Dee broke many barriers as a Black woman actor, appearing in stage productions as early as 1940, and was the first Black woman to earn major roles in Shakespearean productions presented by the American Shakespearean Festival. Moreover, who could forget Dee’s feminist portrayal of Ruth Younger alongside a dashing Sidney Poitier in the film adaptation of Lorraine Hansberry’s daunting drama A Raisin in the Sun? (She’d reprised her role from the original Broadway production for the silver screen.)

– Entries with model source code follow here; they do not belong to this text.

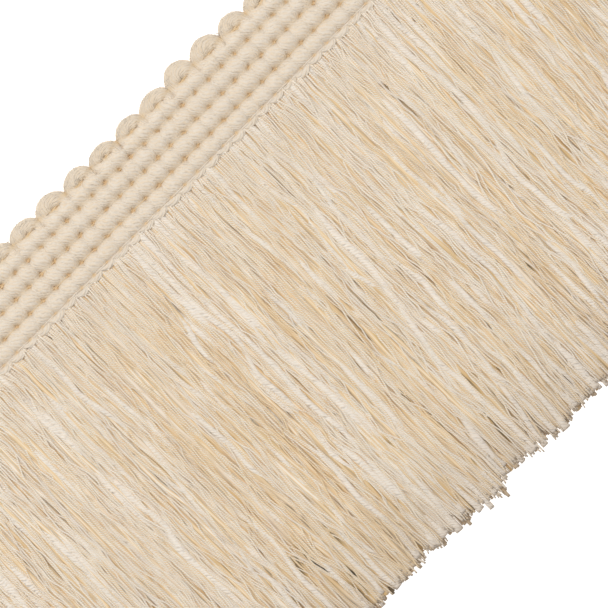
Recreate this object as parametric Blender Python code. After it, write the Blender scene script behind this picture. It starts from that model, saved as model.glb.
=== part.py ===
"""Cut fringe trim: a woven heading with a looped edge, a chain stitch, and a cut skirt of yarns.

Metres, +Z up. The trim lies face up: +X runs along it and +Y across it, from the cut ends to the
loops. The origin is on the sewing face, at the middle of the woven band. The heading is woven from
one bulky weft yarn, which passes up and down across the band, puffs up over each rib and turns
back in a loop at the edge. The skirt's yarns are woven into a narrow strip under the chain stitch.
"""

import math
import random
from collections import namedtuple

import bmesh
import bpy

MM = 0.001

# The woven band. A pick is one pass of the bulky weft across it
PICKS = 50
PICK_PITCH = 3.45 * MM
RIBS = 4
RIB_PITCH = 3.74 * MM
RIB_CREST = 3.3 * MM
PICK_VALLEY = 2.7 * MM
RIB_GROOVE = 1.75 * MM
STITCH_PIT = 1.2 * MM
PUFF_UNEVENNESS = 0.12 * MM
EDGE_SLOPE = 0.2 * MM
ROWS_PER_RIB = 3
COLUMNS_PER_PICK = 3

# The looped edge. Each loop turns one pick into the next, and stands this far out of the band
LOOP_CREST = 2.7 * MM
LOOP_VALLEY = 1.55 * MM
PICKS_PER_LOOP = 2
MIDDLE_LOOP = 4
Loop = namedtuple("Loop", "projection_mm fullness")
LOOPS = (
    Loop(2.85, 0.50),
    Loop(2.90, 0.45),
    Loop(2.66, 0.45),
    Loop(2.47, 0.50),
    Loop(2.56, 0.55),
    Loop(2.70, 0.50),
    Loop(3.55, 0.40),
    Loop(3.25, 0.50),
    Loop(2.85, 0.45),
    Loop(2.60, 0.55),
)

# The chain stitch that lies on the skirt's strip, against the last rib
SEAT_GAP = 0.3 * MM
CHAIN_WIDTH = 0.95 * MM
CHAIN_HEIGHT = 0.8 * MM
CHAIN_SCALLOP = 0.6 * MM
CHAIN_PINCH = 0.62
CHAIN_SIDES = 6
CHAIN_STATIONS_PER_PICK = 4

# The skirt: a narrow strip, and the strands whose roots are fused into it
STRIP_WIDTH = 1.5 * MM
STRIP_HEIGHT = 1.9 * MM
STRIP_SEAM = 0.93 * MM
SKIRT_LENGTH = 81 * MM
ROOT_SHARE = 0.03
STRAND_STATIONS = (0, ROOT_SHARE, 0.35, 0.68, 1)
STRAND_SHOULDER = 0.64
CUT_UNEVENNESS = 1.1 * MM
LONG_END_CHANCE = 0.06
LONG_END = 1.2 * MM
STRANDS_PER_LOOP = 5
Layer = namedtuple("Layer", "shift root_width width height root_z skirt_z sides")
LAYERS = (
    Layer(-0.26 * MM, 0.78 * MM, 0.98 * MM, 0.72 * MM, 0.12 * MM, 0, 3),
    Layer(0.26 * MM, 0.78 * MM, 0.92 * MM, 0.75 * MM, 1.02 * MM, 0.95 * MM, 4),
)
Drift = namedtuple("Drift", "spacing reach lean")
DRIFTS = (
    Drift(7.3 * MM, 0.08 * MM, 0.0),
    Drift(17 * MM, 0.20 * MM, 1.1),
    Drift(41 * MM, 0.50 * MM, 2.3),
)

# What follows from these sizes
LENGTH = PICKS * PICK_PITCH
BAND_HALF = RIBS * RIB_PITCH / 2
STRIP_TOP_EDGE = -BAND_HALF - EDGE_SLOPE - SEAT_GAP
STRIP_CUT_EDGE = STRIP_TOP_EDGE - STRIP_WIDTH
CHAIN_Z = STRIP_HEIGHT + SEAT_GAP + CHAIN_HEIGHT / 2
CHAIN_Y = STRIP_TOP_EDGE - CHAIN_WIDTH / 2

Finish = namedtuple("Finish", "name colour roughness")
BULKY_COTTON = Finish("bulky_cotton", (0.80, 0.71, 0.58), 0.9)
STITCH_COTTON = Finish("stitch_cotton", (0.82, 0.74, 0.62), 0.85)
SKIRT_YARN = Finish("skirt_yarn", (0.78, 0.68, 0.53), 0.8)


def clear_scene():
    for obj in list(bpy.data.objects):
        bpy.data.objects.remove(obj)


def material_of(finish):
    """A matt cloth material of this colour."""
    material = bpy.data.materials.new(finish.name)
    material.use_nodes = True
    shader = material.node_tree.nodes["Principled BSDF"]
    shader.inputs["Base Color"].default_value = (*finish.colour, 1)
    shader.inputs["Roughness"].default_value = finish.roughness
    shader.inputs["Metallic"].default_value = 0
    return material


def add_sides(shape, rings):
    """Joins rings of points with faces, and gives back the rings' points."""
    loops = [[shape.verts.new(point) for point in ring] for ring in rings]
    for near, far in zip(loops, loops[1:]):
        for i in range(len(near)):
            after = (i + 1) % len(near)
            shape.faces.new((near[i], near[after], far[after], far[i]))
    return loops


def add_loft(shape, rings):
    """Joins rings of points into one closed body, with a flat cap at each end."""
    loops = add_sides(shape, rings)
    shape.faces.new(loops[0])
    shape.faces.new(loops[-1])


def object_from(shape, name, finish):
    bmesh.ops.recalc_face_normals(shape, faces=shape.faces)
    mesh = bpy.data.meshes.new(name)
    shape.to_mesh(mesh)
    shape.free()
    mesh.materials.append(material_of(finish))
    obj = bpy.data.objects.new(name, mesh)
    bpy.context.scene.collection.objects.link(obj)
    return obj


def along(count):
    """Evenly spaced places along the trim, from one end to the other."""
    return [LENGTH * (i / count - 0.5) for i in range(count + 1)]


def pick_swell(x):
    """1 over the middle of a pick, and 0 where one pick meets the next."""
    return abs(math.sin(math.pi * x / PICK_PITCH))


def loop_edge(x):
    """How far the looped edge stands out of the band at x, and the loop's share of its crest."""
    loop_width = PICKS_PER_LOOP * PICK_PITCH
    number = math.floor(x / loop_width + 0.5)
    loop = LOOPS[(number + MIDDLE_LOOP) % len(LOOPS)]
    share = abs(2 * (x / loop_width - number))
    arch = max(0.0, 1 - share**2) ** loop.fullness
    projection = LOOP_VALLEY + (loop.projection_mm * MM - LOOP_VALLEY) * arch
    return projection, arch


def heading_section(x, puffs):
    """The heading's outline at x, from the skirt side over the ribs and the loop, to the back."""
    swell = pick_swell(x)
    groove = STITCH_PIT + (RIB_GROOVE - STITCH_PIT) * swell
    crest = PICK_VALLEY + (RIB_CREST - PICK_VALLEY) * swell
    points = [(x, -BAND_HALF, 0)]
    for rib in range(RIBS):
        for row in range(ROWS_PER_RIB):
            y = -BAND_HALF + (rib + row / ROWS_PER_RIB) * RIB_PITCH
            on_edge = rib == 0 and row == 0
            height = crest + puffs[rib] if row else groove
            points.append((x, y - EDGE_SLOPE * on_edge, height))
    projection, arch = loop_edge(x)
    loop_top = RIB_GROOVE + (LOOP_CREST - RIB_GROOVE) * arch
    points.append((x, BAND_HALF, groove))
    points.append((x, BAND_HALF + 0.45 * projection, loop_top))
    points.append((x, BAND_HALF + 0.85 * projection, 0.85 * loop_top))
    points.append((x, BAND_HALF + projection, 0.4 * loop_top))
    points.append((x, BAND_HALF + projection - EDGE_SLOPE, 0))
    return points


def make_heading():
    """The woven band: rows of puffed yarn between grooves, and the loops along one edge."""
    rng = random.Random(11)
    shape = bmesh.new()
    puffs = [0.0] * RIBS
    sections = []
    for column, x in enumerate(along(PICKS * COLUMNS_PER_PICK)):
        if column % COLUMNS_PER_PICK == 0:
            puffs = [rng.uniform(-PUFF_UNEVENNESS, PUFF_UNEVENNESS) for _ in range(RIBS)]
        sections.append(heading_section(x, puffs))
    add_loft(shape, sections)
    return object_from(shape, "heading", BULKY_COTTON)


def chain_section(x):
    """One ring of the chain stitch, which hangs in a shallow scallop from pick to pick."""
    hang = abs(math.cos(math.pi * x / PICK_PITCH))
    size = CHAIN_PINCH + (1 - CHAIN_PINCH) * math.sqrt(hang)
    middle_y = CHAIN_Y - CHAIN_SCALLOP * hang
    ring = []
    for side in range(CHAIN_SIDES):
        turn = 2 * math.pi * side / CHAIN_SIDES
        y = middle_y + size * CHAIN_WIDTH / 2 * math.cos(turn)
        z = CHAIN_Z + size * CHAIN_HEIGHT / 2 * math.sin(turn)
        ring.append((x, y, z))
    return ring


def make_chain_stitch():
    shape = bmesh.new()
    add_loft(shape, [chain_section(x) for x in along(PICKS * CHAIN_STATIONS_PER_PICK)])
    return object_from(shape, "chain_stitch", STITCH_COTTON)


def drift(x, down):
    """How far a strand that starts at x has wandered along the trim, at this share of its skirt."""
    wander = sum(
        d.reach * math.sin(2 * math.pi * x / d.spacing + d.lean * (1 + down)) for d in DRIFTS
    )
    return wander * down**1.2


def strand_rings(x, length, layer):
    """The rings of one strand, from its root on the strip's face to its cut end."""
    rings = []
    for station in STRAND_STATIONS:
        down = max(0.0, station - ROOT_SHARE) / (1 - ROOT_SHARE)
        half = (layer.width if down else layer.root_width) / 2
        y = STRIP_CUT_EDGE - station * length
        middle = x + drift(x, down)
        bottom = layer.root_z if station == 0 else layer.skirt_z
        top = bottom + layer.height
        shoulder = half * STRAND_SHOULDER if layer.sides == 4 else 0
        ring = [(middle - half, y, bottom), (middle + half, y, bottom), (middle + shoulder, y, top)]
        if layer.sides == 4:
            ring.append((middle - shoulder, y, top))
        rings.append(ring)
    return rings


def add_strand(shape, corners, rings):
    """Grows a strand out of a cell of the strip's face: the cell around its root, sides and end."""
    loops = add_sides(shape, rings)
    shape.faces.new(loops[-1])
    root = loops[0] if len(loops[0]) == len(corners) else [*loops[0], loops[0][-1]]
    for i in range(len(corners)):
        after = (i + 1) % len(corners)
        frame = [corners[i], corners[after], root[after]]
        if root[i] is not root[after]:
            frame.append(root[i])
        shape.faces.new(frame)


def make_skirt():
    """The strip that carries the skirt, with two layers of strands growing out of its cut edge."""
    rng = random.Random(23)
    shape = bmesh.new()
    columns = PICKS // PICKS_PER_LOOP * STRANDS_PER_LOOP
    outline = (
        (STRIP_CUT_EDGE, 0),
        (STRIP_CUT_EDGE, STRIP_SEAM),
        (STRIP_CUT_EDGE, STRIP_HEIGHT),
        (STRIP_TOP_EDGE, STRIP_HEIGHT),
        (STRIP_TOP_EDGE, 0),
    )
    sections = [[shape.verts.new((x, y, z)) for y, z in outline] for x in along(columns)]
    shape.faces.new(sections[0])
    shape.faces.new(sections[-1])
    for left, right in zip(sections, sections[1:]):
        for i in range(len(LAYERS), len(outline)):
            after = (i + 1) % len(outline)
            shape.faces.new((left[i], left[after], right[after], right[i]))
        middle = (left[0].co.x + right[0].co.x) / 2
        for row, layer in enumerate(LAYERS):
            length = SKIRT_LENGTH + rng.uniform(-1, 1) * CUT_UNEVENNESS
            if rng.random() < LONG_END_CHANCE:
                length += LONG_END
            corners = [left[row], right[row], right[row + 1], left[row + 1]]
            add_strand(shape, corners, strand_rings(middle + layer.shift, length, layer))
    return object_from(shape, "skirt", SKIRT_YARN)


def main():
    clear_scene()
    make_heading()
    make_chain_stitch()
    make_skirt()


main()
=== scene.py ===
"""The looks of a length of cut fringe trim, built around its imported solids.

Metres, +Z up. +X runs along the trim and +Y across it, from the cut ends to the looped edge. The
bulky weft and its loose fibres, the threads that bind it, the chain stitch and every yarn of the
skirt are tubes, swept along their own lines. numpy works out all the lines of a piece together.
"""

import math
from collections import namedtuple

import bpy
import numpy as np
from bpy.props import FloatProperty, FloatVectorProperty, IntProperty, PointerProperty
from bpy.types import Operator, Panel, PropertyGroup
from mathutils import Matrix, Vector


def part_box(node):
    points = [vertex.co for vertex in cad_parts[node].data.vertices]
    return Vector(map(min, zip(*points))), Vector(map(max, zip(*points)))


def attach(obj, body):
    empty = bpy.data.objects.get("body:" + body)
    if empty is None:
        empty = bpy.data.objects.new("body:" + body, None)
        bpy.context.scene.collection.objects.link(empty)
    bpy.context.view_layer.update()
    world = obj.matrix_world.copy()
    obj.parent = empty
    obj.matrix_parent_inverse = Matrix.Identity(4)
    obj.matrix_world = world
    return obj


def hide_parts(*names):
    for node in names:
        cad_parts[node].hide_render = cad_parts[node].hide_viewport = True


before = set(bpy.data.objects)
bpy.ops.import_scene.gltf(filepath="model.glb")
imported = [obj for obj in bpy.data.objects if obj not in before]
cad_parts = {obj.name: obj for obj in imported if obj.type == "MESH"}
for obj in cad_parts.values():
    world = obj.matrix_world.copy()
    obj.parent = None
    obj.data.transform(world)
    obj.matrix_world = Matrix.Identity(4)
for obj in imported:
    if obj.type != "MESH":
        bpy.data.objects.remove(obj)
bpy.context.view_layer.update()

bl_info = {
    "name": "Cut Fringe Trim",
    "version": (1, 0, 0),
    "blender": (4, 5, 0),
    "location": "3D View > Sidebar > Trim",
    "description": "Weaves the heading and lays the skirt of a cut fringe trim",
    "category": "Object",
}

MM = 0.001
TINY = 1e-12
BAKE_MAP = "OFBake"
HEADING_LOW, HEADING_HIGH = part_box("heading")
LENGTH = HEADING_HIGH.x - HEADING_LOW.x

# The photograph: its side in pixels, the size of a pixel, where its middle lies across the trim, and
# how far the trim is turned in it
PHOTO_SIDE = 608
PHOTO_SCALE = 0.1899 * MM
PHOTO_MIDDLE_Y = -39.05 * MM
PHOTO_TURN = math.radians(45)

# The loops that the photograph shows, from one end to the other: how far each stands out of the band
# and how wide it is. They repeat along the trim, and this one of them is at its middle
Loop = namedtuple("Loop", "projection_mm width_mm")
LOOPS = (
    Loop(2.72, 6.5),
    Loop(2.80, 6.4),
    Loop(2.58, 5.6),
    Loop(2.40, 6.6),
    Loop(2.42, 5.6),
    Loop(2.58, 6.3),
    Loop(3.42, 5.7),
    Loop(3.12, 7.0),
    Loop(2.75, 5.5),
    Loop(2.60, 6.3),
)
MIDDLE_LOOP = 4

# How many points the weft has along a pick, round a loop and round half a lower turn, how square its
# loops, its lower turns and its own section are, how many ridges it has, and sides to a ridge
LEG_POINTS = 36
LOOP_POINTS = 21
TURN_POINTS = 7
LOOP_FULLNESS = 1.9
TURN_FULLNESS = 2.4
WEFT_FULLNESS = 2.7
WEFT_RIDGES = 10
SIDES_PER_RIDGE = 3

# The eye of a loop starts this far inside the band, and the weft swells to its loop over this length.
# A loop reaches this far past its width, and at most this far over the next one's place
EYE_INSET = 0.6 * MM
LOOP_START = 0.8 * MM
LOOP_BULGE = 0.9 * MM
LOOP_OVERLAP = 0.5 * MM

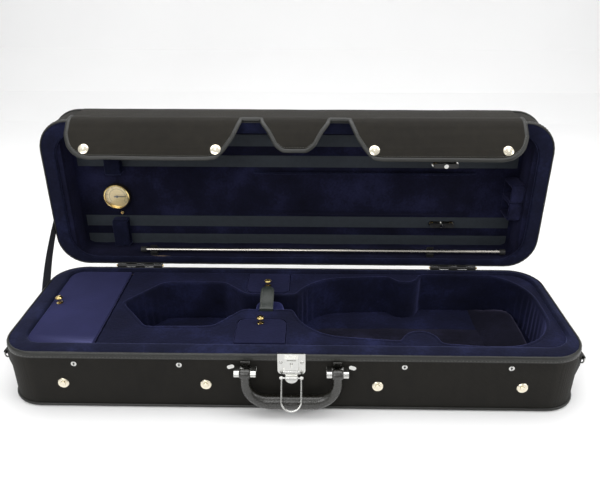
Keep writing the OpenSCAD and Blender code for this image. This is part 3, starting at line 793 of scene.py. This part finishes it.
def pillow():
    """Padded block with a trough for the violin's neck."""
    low, high = node_box("neck_pillow")
    rows = []
    for k in range(17):
        along = -1 + k / 8
        y = (low.y + high.y) / 2 + along * (high.y - low.y) / 2
        edge = (1 - abs(along) ** 7) ** 0.5
        trough = 7.0 * math.exp(-(along * 1.5) ** 2)
        row = []
        for i in range(33):
            turn = math.pi * i / 32
            x = math.cos(turn)
            z = math.sin(turn)
            flat_x = math.copysign(abs(x) ** 0.45, x)
            flat_z = z ** 0.42
            height = (high.z - trough * flat_z - low.z) * (0.72 + 0.28 * edge)
            row.append(((low.x + high.x) / 2 + flat_x * (high.x - low.x) / 2 * (0.9 + 0.1 * edge),
                        y, low.z + height * flat_z))
        rows.append(row)
    pad = ruffled(loft("neck_pillow_velvet", rows, ring=False, caps=(True, True)), 0.6, 14, 2)
    piece(pad, VELVET_PILLOW, "base", ("neck_pillow",), 70)


def boards():
    """The three compartment lids, covered in cloth or velvet."""
    for name, box, cut, side, material, slot, node in (
            ("large_board_cloth", BIG_BOARD, 20, "left", BOARD_CLOTH, "board_cloth",
             "compartment_lid"),
            ("front_board_velvet", FRONT_BOARD, 12, "rear", VELVET_BOARD, "velvet_board",
             "front_box_lid"),
            ("rear_board_velvet", REAR_BOARD, 12, "front", VELVET_BOARD, "velvet_board",
             "rear_box_lid")):
        low, high = node_box(node)
        x0, x1, y0, y1 = box
        outline = cut_corners((x0 + 0.3, x1 - 0.3, y0 + 0.3, y1 - 0.3), cut, side)
        obj = ruffled(plate(name, [outline], low.z, high.z + 0.5, 1.6), 0.2, 20)
        piece(obj, material, node, (node,), 60)


def strap():
    """Neck strap: a curl at its root and a springy tongue with a rounded end."""
    root = pivot("neck_strap_turn")
    line = [(-2.0, -1.6), (-1.2, 1.2), (2, 2.6), (8, 3.6), (16, 6.6), (26, 10.2), (34, 12.9),
            (39, 14), (42.5, 14.4)]
    upper = []
    lower = []
    for k, (y, z) in enumerate(line):
        half = 10.0 if k < len(line) - 2 else (8.6, 4.5)[k - len(line) + 2]
        across = [(-1 + i / 4) for i in range(9)]
        upper.append([(root.x + half * a, root.y + y, root.z + z + 1.0 - 0.6 * a * a)
                      for a in across])
        lower.append([(root.x + half * a, root.y + y, root.z + z - 0.7) for a in across])
    rows = [top + under[::-1] for top, under in zip(upper, lower)]
    obj = loft("neck_strap_vinyl", rows, caps=(True, True))
    piece(obj, VINYL_STRAP, "neck_strap", ("neck_strap",), 50)
    lines = [[Vector(row[index]) + Vector((0, 0, 0.15)) for row in upper[2:-1]]
             for index in (1, 7)]
    piece(stitches("neck_strap_stitches", lines, 2.4, 1.4, 0.3), THREAD, "neck_strap")


# ------------------------------------------------------------------ front hardware and ends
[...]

It was during a production of Jeb, in 1946, that she met her life (and everything) partner, Ossie Davis. I recall reading about the couple’s meeting, courtship and marriage in their joint memoir, With Ossie and Ruby: In This Life Together. I continue to hold their conversations on marriage and life closely, like gold, like a bible, to remind myself that joy, love, career, art and activism can exist simultaneously.

In speaking on activism, and their dedication to social change as a couple, Ossie Davis (in EBONY’s “Is This the Love Affair of the Centuty?”) expresses, “One of the things I appreciate more was how important struggle was as the instrument that helped to keep us knit together.”

As we view photo after photo of Ossie and Ruby Dee’s life together in the coming days, we’ll see magnificent images of them looking earnestly and deeply in love, at galas and events being honored for their contributions to the arts. But none will move me as much as seeing the couple standing together, often with their children in tow, fighting for us, believing in us, and loving us in ways that few others have had the courage and audacity to.

As a member of CORE, SNCC, SCLC and the NAACP, Dee demonstrated, again and again, her commitment to the collective work of building and sustaining a movement that would make life better for not only her, but for all suffering under the historic and continuous oppression we witness daily in America. Dee served as the MC at the historic March on Washington, which celebrated a 50th anniversary last year. And to provide a timeline of how long she’d been committed to social change, we should recall she was arrested in 1999 at the headquarters of the NYPD for protesting the callous and senseless murder of Guinean immigrant Amadou Diallo.

On her and Ossie’s “moral assignment,” Dee offers the following reasons as to why she continued to stand for justice: “We have to bring forward the graces in life and make them real. We have to institute democracy, which is still mostly an aspiration, and universal love, which is still unrealized.”

As I remember the stunning and amazing life of Ruby Dee, as we all mourn our loss of her but rejoice in her being, another quote from her remains etched in my mind: “The kind of beauty I want most is the hard-to-get kind that comes from within—strength, courage, dignity.”